Start of Data provided

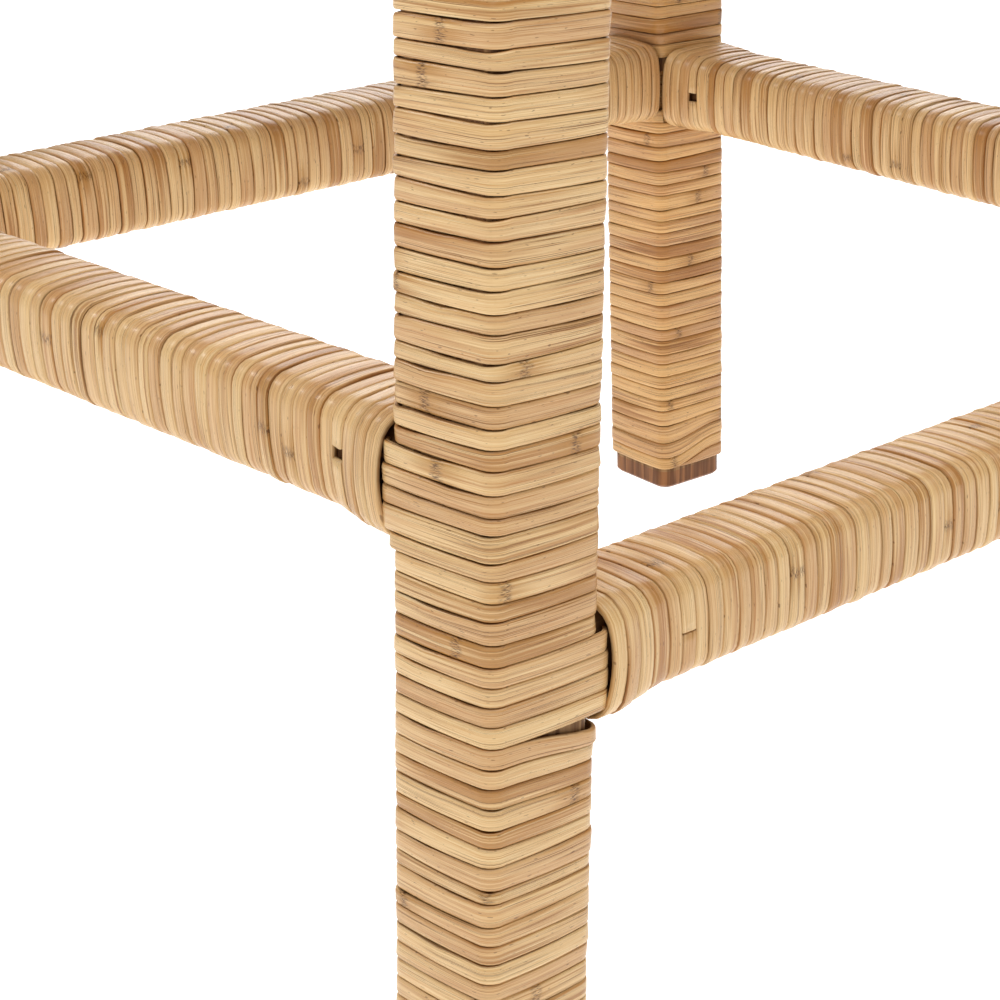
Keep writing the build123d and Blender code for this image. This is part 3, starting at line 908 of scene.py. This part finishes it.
front_left_peel = peel_material("Front left leg peel", 1.0)
bind_leg("front_left", 3.0, front_left_peel, open_turn=21.0, open_gap=0.0046, gaping=1.0)
bind_leg("front_right", 14.0, peel_material("Front right leg peel", 2.0))
bind_leg("rear_left", 25.0, peel_material("Rear left leg peel", 3.0))
bind_leg("rear_right", 36.0, peel_material("Rear right leg peel", 4.0, **DEEPER_ORANGE_TONES))
RAIL_JOINS = {"front": [(5.57, 0.005)], "left": [(3.07, 0.03)], "right": [(-3.95, 0.03)], "rear": []}
for number, side in enumerate(SIDES):
    peel = peel_material(f"{side.capitalize()} foot rail peel", 5.3 + number * 1.9)
    bind_rail(side, "stretcher", STRETCHER_HALF_DEPTH, 50.0 + 11 * number, peel, BOW, RAIL_JOINS[side])
    peel = peel_material(f"{side.capitalize()} seat rail peel", 9.0 + number)
    bind_rail(side, "seat_rail", SEAT_RAIL_HALF_DEPTH, 100.0 + 11 * number, peel, 0.0)
for number, leg in enumerate(LEGS):
    cap_leg(leg, peel_material(f"{leg.replace('_', ' ').capitalize()} cap peel", 15.0 + number, 0.3))
trim_peel = peel_material("Seat trim peel", 19.0, 0.3)
for side in SIDES:
    trim_seat(side, trim_peel)
weave_seat(peel_material("Seat weave fore and aft", 13.0, 0.4), peel_material("Seat weave across", 14.0, 0.4))

FINISHES = {
    "front_stretcher": cross_wood_in_shade,
    "rear_stretcher": cross_wood_in_shade,
    "front_seat_rail": cross_wood_in_shade,
    "rear_seat_rail": cross_wood_in_shade,
    "left_stretcher": fore_wood_in_shade,
    "right_stretcher": fore_wood_in_shade,
    "left_seat_rail": fore_wood_in_shade,
    "right_seat_rail": fore_wood_in_shade,
    "seat_board": board_wood,
    "trim_brads": brass,
}
for leg in LEGS:
    FINISHES[f"{leg}_leg"] = leg_wood
    FINISHES[f"{leg}_foot"] = foot_wood
    FINISHES[f"{leg}_corner_block"] = cross_wood_in_shade
for joint in ("stretcher", "seat_rail", "corner_block", "board", "leg_lag"):
    FINISHES[f"{joint}_screws"] = steel
for node, material in FINISHES.items():
    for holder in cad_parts[node].material_slots:
        holder.material = material


# ---- floor, light and camera --------------------------------------------------------------------
def pale_floor():
    mesh = bpy.data.meshes.new("floor")
    reach = 6.0
    corners = [(-reach, -reach, 0), (reach, -reach, 0), (reach, reach, 0), (-reach, reach, 0)]
    mesh.from_pydata(corners, [], [(0, 1, 2, 3)])
    floor = bpy.data.objects.new("floor", mesh)
    bpy.context.scene.collection.objects.link(floor)
    material, _, shader = new_material("Pale floor")
    shader.inputs["Base Color"].default_value = (0.38, 0.38, 0.38, 1.0)
    shader.inputs["Roughness"].default_value = 0.8
    shader.inputs["Emission Color"].default_value = (1.0, 1.0, 1.0, 1.0)
    shader.inputs["Emission Strength"].default_value = 1.15
    mesh.materials.append(material)


def area_light(name, place, aim, size, power):
    light = bpy.data.lights.new(name, "AREA")
    light.shape, light.size, light.energy = "SQUARE", size, power
    holder = bpy.data.objects.new(name, light)
    bpy.context.scene.collection.objects.link(holder)
    holder.location = place
    holder.visible_camera = False  # the lamps light the stool but are not seen
    holder.rotation_euler = (Vector(aim) - Vector(place)).to_track_quat("-Z", "Y").to_euler()


def studio():
    world = bpy.data.worlds.new("Studio")
    world.use_nodes = True
    world.node_tree.nodes["Background"].inputs["Color"].default_value = (1.0, 0.99, 0.975, 1.0)
    world.node_tree.nodes["Background"].inputs["Strength"].default_value = 0.20
    bpy.context.scene.world = world
    bpy.context.scene.view_settings.view_transform = "Standard"
    area_light("Key", (-1.15, -0.3, 2.4), (-0.2, 0, 0.2), 0.9, 15)
    area_light("Low left", (-1.9, -0.2, 1.3), (0, 0, 0.25), 0.8, 5)
    area_light("Fill", (0.1, -1.15, 2.4), (0, -0.2, 0.2), 1.2, 24)
    area_light("Overhead", (-0.1, 0.1, 2.3), (0, 0, 0.2), 0.9, 6)
    area_light("Far left strip light", (-0.9, 1.5, 1.6), (0, 0, 0.2), 0.4, 8)
    area_light("Rear", (1.1, 1.2, 0.95), (-0.1, -0.05, 0.2), 1.2, 12)
    area_light("Far right strip light", (1.4, -0.8, 1.7), (0, 0, 0.2), 0.4, 2)


def camera():
    """Looks down at the front left leg's joints from just outside that corner."""
    yaw, pitch, roll = 0.7128, 0.3857, 0.0129
    ahead = Vector((sin(yaw) * cos(pitch), cos(yaw) * cos(pitch), -sin(pitch)))
    level = Vector((cos(yaw), -sin(yaw), 0))
    down = ahead.cross(level)
    right = level * cos(roll) + down * sin(roll)
    up = level * sin(roll) - down * cos(roll)
    lens = bpy.data.cameras.new("Camera")
    lens.lens, lens.sensor_width, lens.clip_start = 87.38, 36.0, 0.02
    holder = bpy.data.objects.new("Camera", lens)
    bpy.context.scene.collection.objects.link(holder)
    turned = Matrix((right, up, -ahead)).transposed().to_4x4()
    holder.matrix_world = Matrix.Translation((-0.6188, -0.6630, 0.4706)) @ turned
    bpy.context.scene.camera = holder


pale_floor()
studio()
camera()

End of Data provided

Set task
Reproduce the full listing word for word.

Written solution
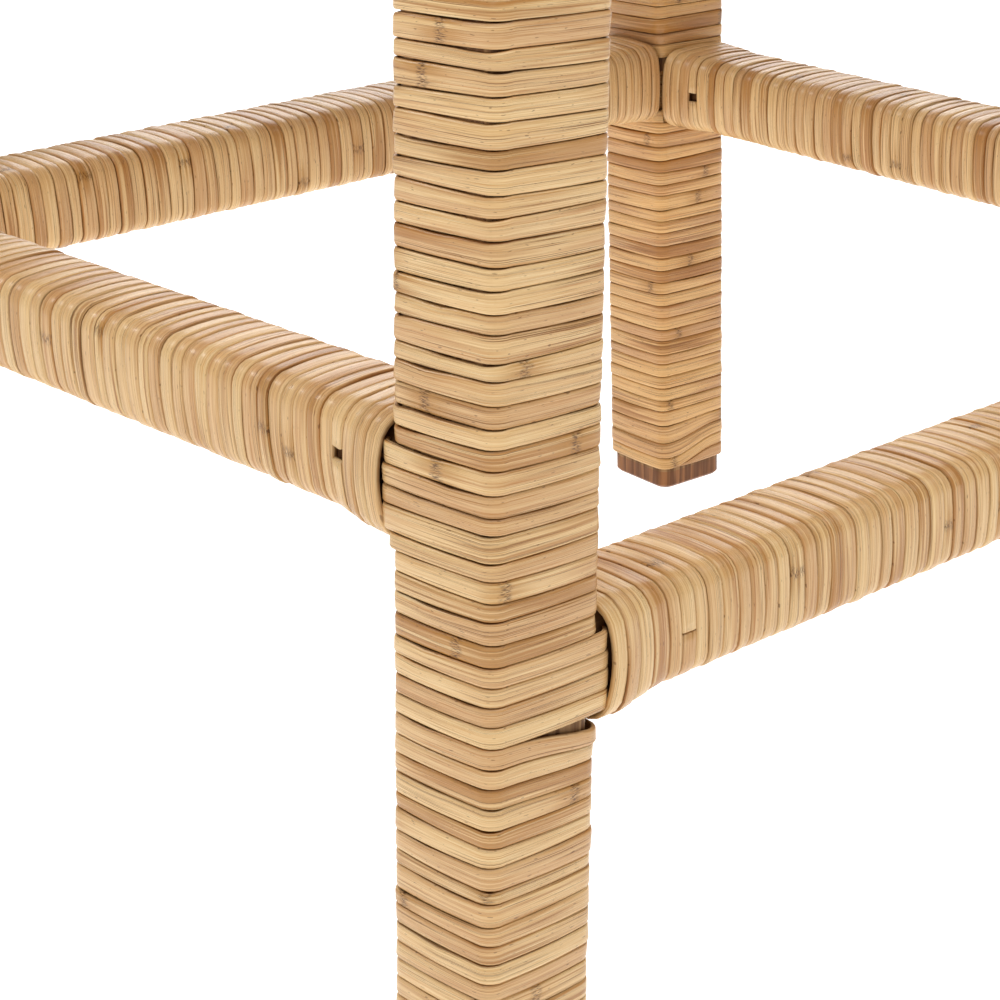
Keep writing the build123d and Blender code for this image. This is part 3, starting at line 908 of scene.py. This part finishes it.
front_left_peel = peel_material("Front left leg peel", 1.0)
bind_leg("front_left", 3.0, front_left_peel, open_turn=21.0, open_gap=0.0046, gaping=1.0)
bind_leg("front_right", 14.0, peel_material("Front right leg peel", 2.0))
bind_leg("rear_left", 25.0, peel_material("Rear left leg peel", 3.0))
bind_leg("rear_right", 36.0, peel_material("Rear right leg peel", 4.0, **DEEPER_ORANGE_TONES))
RAIL_JOINS = {"front": [(5.57, 0.005)], "left": [(3.07, 0.03)], "right": [(-3.95, 0.03)], "rear": []}
for number, side in enumerate(SIDES):
    peel = peel_material(f"{side.capitalize()} foot rail peel", 5.3 + number * 1.9)
    bind_rail(side, "stretcher", STRETCHER_HALF_DEPTH, 50.0 + 11 * number, peel, BOW, RAIL_JOINS[side])
    peel = peel_material(f"{side.capitalize()} seat rail peel", 9.0 + number)
    bind_rail(side, "seat_rail", SEAT_RAIL_HALF_DEPTH, 100.0 + 11 * number, peel, 0.0)
for number, leg in enumerate(LEGS):
    cap_leg(leg, peel_material(f"{leg.replace('_', ' ').capitalize()} cap peel", 15.0 + number, 0.3))
trim_peel = peel_material("Seat trim peel", 19.0, 0.3)
for side in SIDES:
    trim_seat(side, trim_peel)
weave_seat(peel_material("Seat weave fore and aft", 13.0, 0.4), peel_material("Seat weave across", 14.0, 0.4))

FINISHES = {
    "front_stretcher": cross_wood_in_shade,
    "rear_stretcher": cross_wood_in_shade,
    "front_seat_rail": cross_wood_in_shade,
    "rear_seat_rail": cross_wood_in_shade,
    "left_stretcher": fore_wood_in_shade,
    "right_stretcher": fore_wood_in_shade,
    "left_seat_rail": fore_wood_in_shade,
    "right_seat_rail": fore_wood_in_shade,
    "seat_board": board_wood,
    "trim_brads": brass,
}
for leg in LEGS:
    FINISHES[f"{leg}_leg"] = leg_wood
    FINISHES[f"{leg}_foot"] = foot_wood
    FINISHES[f"{leg}_corner_block"] = cross_wood_in_shade
for joint in ("stretcher", "seat_rail", "corner_block", "board", "leg_lag"):
    FINISHES[f"{joint}_screws"] = steel
for node, material in FINISHES.items():
    for holder in cad_parts[node].material_slots:
        holder.material = material


# ---- floor, light and camera --------------------------------------------------------------------
def pale_floor():
    mesh = bpy.data.meshes.new("floor")
    reach = 6.0
    corners = [(-reach, -reach, 0), (reach, -reach, 0), (reach, reach, 0), (-reach, reach, 0)]
    mesh.from_pydata(corners, [], [(0, 1, 2, 3)])
    floor = bpy.data.objects.new("floor", mesh)
    bpy.context.scene.collection.objects.link(floor)
    material, _, shader = new_material("Pale floor")
    shader.inputs["Base Color"].default_value = (0.38, 0.38, 0.38, 1.0)
    shader.inputs["Roughness"].default_value = 0.8
    shader.inputs["Emission Color"].default_value = (1.0, 1.0, 1.0, 1.0)
    shader.inputs["Emission Strength"].default_value = 1.15
    mesh.materials.append(material)


def area_light(name, place, aim, size, power):
    light = bpy.data.lights.new(name, "AREA")
    light.shape, light.size, light.energy = "SQUARE", size, power
    holder = bpy.data.objects.new(name, light)
    bpy.context.scene.collection.objects.link(holder)
    holder.location = place
    holder.visible_camera = False  # the lamps light the stool but are not seen
    holder.rotation_euler = (Vector(aim) - Vector(place)).to_track_quat("-Z", "Y").to_euler()


def studio():
    world = bpy.data.worlds.new("Studio")
    world.use_nodes = True
    world.node_tree.nodes["Background"].inputs["Color"].default_value = (1.0, 0.99, 0.975, 1.0)
    world.node_tree.nodes["Background"].inputs["Strength"].default_value = 0.20
    bpy.context.scene.world = world
    bpy.context.scene.view_settings.view_transform = "Standard"
    area_light("Key", (-1.15, -0.3, 2.4), (-0.2, 0, 0.2), 0.9, 15)
    area_light("Low left", (-1.9, -0.2, 1.3), (0, 0, 0.25), 0.8, 5)
    area_light("Fill", (0.1, -1.15, 2.4), (0, -0.2, 0.2), 1.2, 24)
    area_light("Overhead", (-0.1, 0.1, 2.3), (0, 0, 0.2), 0.9, 6)
    area_light("Far left strip light", (-0.9, 1.5, 1.6), (0, 0, 0.2), 0.4, 8)
    area_light("Rear", (1.1, 1.2, 0.95), (-0.1, -0.05, 0.2), 1.2, 12)
    area_light("Far right strip light", (1.4, -0.8, 1.7), (0, 0, 0.2), 0.4, 2)


def camera():
    """Looks down at the front left leg's joints from just outside that corner."""
    yaw, pitch, roll = 0.7128, 0.3857, 0.0129
    ahead = Vector((sin(yaw) * cos(pitch), cos(yaw) * cos(pitch), -sin(pitch)))
    level = Vector((cos(yaw), -sin(yaw), 0))
    down = ahead.cross(level)
    right = level * cos(roll) + down * sin(roll)
    up = level * sin(roll) - down * cos(roll)
    lens = bpy.data.cameras.new("Camera")
    lens.lens, lens.sensor_width, lens.clip_start = 87.38, 36.0, 0.02
    holder = bpy.data.objects.new("Camera", lens)
    bpy.context.scene.collection.objects.link(holder)
    turned = Matrix((right, up, -ahead)).transposed().to_4x4()
    holder.matrix_world = Matrix.Translation((-0.6188, -0.6630, 0.4706)) @ turned
    bpy.context.scene.camera = holder


pale_floor()
studio()
camera()